Zwei Spitzenmusiker – zwei Welten

Sol Gabetta und Bertrand Chamayou bei den Mendelssohn-Tagen in Leipzig

Vor dem Abschluß am Montag der diesjährigen Mendelssohn-Festtage Leipzig gab es am Wochenende noch einmal eine ganze Reihe Konzerte. Viele davon fanden im Gewandhaus zu Leipzig statt, welches für die Festtage mit dem Mendelssohnhaus kooperiert. Am Sonntagabend waren mit Sol Gabetta und Bertrand Chamayou zwei Musiker, die zur Weltspitze zählen, im kleinen Saal zu Gast, der nach dem Komponisten benannt wurde.

Mendelssohn, Cello und Klavier sind noch kein Grund, nur Felix‘ Sonaten für Violoncello und Klavier zu erwarten. Sol Gabetta und Bertrand Chamayou hatten gerade eine im Gepäck, darüber hinaus aber auch Brahms sowie zwei unserer Zeitgenossen: den in diesem Jahr verstorbenen Wolfgang Rihm sowie Jörg Widmann, ein Schüler des ersteren, der in Leipzig zudem seit seiner Residenz beim Gewandhausorchester (2017 / 18) näher bekannt ist.

Den Rahmen gab dennoch Felix Mendelssohn. Zu Beginn hatten Sol Gabetta und Bertrand Chamayou die Variations concertantes für Violoncello und Klavier D-Dur (MWV Q 19) ausgewählt und damit den Kanon immerhin über die oft gespielten Sonaten hinaus gedehnt. Sofort stellte sich ein positiver Wohlfühleffekt ein, denn beide Künstler vermochten einen Klang zu gestalten, samten vom Klavier, dazu ein Violoncello mit Legato – traumhaft! Bertrand Chamayou ließ perlend aber bereits das Perkussive erahnen.

Von links: Felix Mendelssohn (Gemälde seines Schwagers Wilhelm Hensel, 1847, Ölfarbe auf Leinwand, Stadtmuseum Düsseldorf, Bildquelle: Wikimedia commons), Wolfgang Rihm (Photo: Universal Edition), sein Schüler Jörg  Widmann (Photo: © Marco Borggreve), Johannes Brahms (Talbotypie, ca. 1853 / 55 [Datierung unterschiedlich], Robert-Schumann-Haus Zwickau, Bildquelle: Wikimedia commons)

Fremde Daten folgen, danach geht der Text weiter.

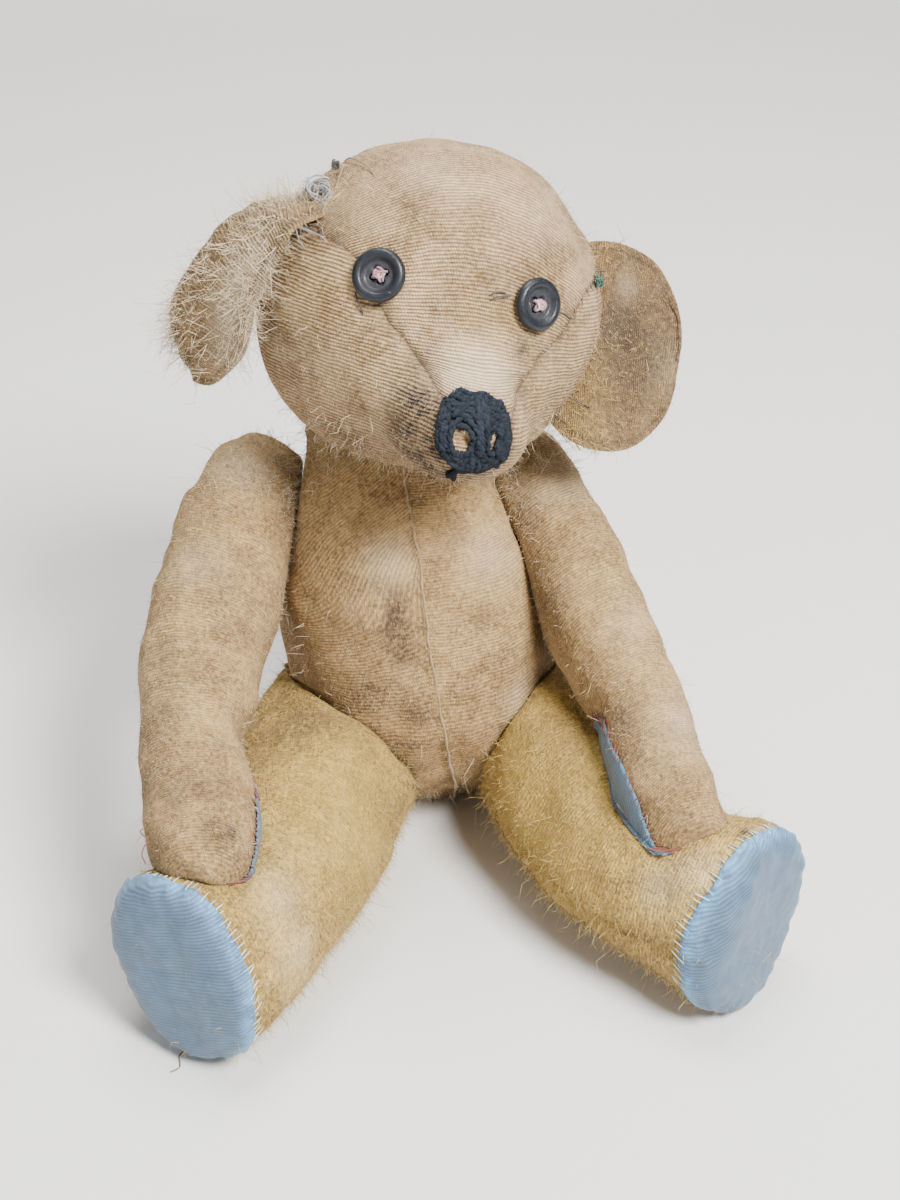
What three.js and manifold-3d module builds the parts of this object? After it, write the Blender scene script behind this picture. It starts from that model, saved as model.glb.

Als Entdeckungen durfte man die Lieder ohne Worte von Wolfgang Rihm und (später) Jörg Widmann erfahren. Beide haben sich auf Mendelssohns Gattung bezogen, Widmann vielleicht noch stärker, zumindest im Aufgreifen und Verfremden von Motiven. Gemein ist ihnen die freizügige, großzügige Art, der Humor, die Hingabe, dennoch verfügen beide über einen Personalstil. Ein Nachahmer von Rihm oder Mendelssohn ist Widmann sowieso nicht. Bei Rihm werden die Worte quasi in Silben zerlegt und teilweise gedehnt, der Verbund von Cello und Klavier wird weiter, manchmal stehen sie allein, verzerren »Silben« in angedeuteten Glissandi. Daß Wolfgang Rihm einst ein Cellokonzert für Sol Gabetta schrieb und »Verschwundene Worte«, das man auch als verklungene Musik verstehen kann, eines seiner letzten Werke war, berührt an diesem Abend um so mehr.

Jörg Widmann ging in seinem Lied ohne Worte mit Mendelssohn noch freier um, näherte ihn an Jazz und jüdische Musik an, Sol Gabetta ließ die Stimme ihres Instruments mit Vibrato aufbeben – davon hätte man sich manchmal mehr gewünscht.

Denn aller Klangform und -schönheit zum Trotz fiel auf, daß sich Sol Gabetta und Bertrand Chamayou ungleich gegenüberstanden. Dabei begeisterte der Pianist mit seinem Gestaltungssinn und seiner nicht überbordenden, aber emphatischen Emotionalität deutlich mehr – wollte er die Kollegin herausfordern?

An Gestaltungssinn war ihm Sol Gabetta ebenbürtig, auch ist das Violoncello natürlich in seinen dynamischen Möglichkeiten begrenzt, dennoch entstand hier und da der Eindruck, mit (noch) mehr Herz und ungebremsterem Bogenstrich wäre mehr möglich gewesen.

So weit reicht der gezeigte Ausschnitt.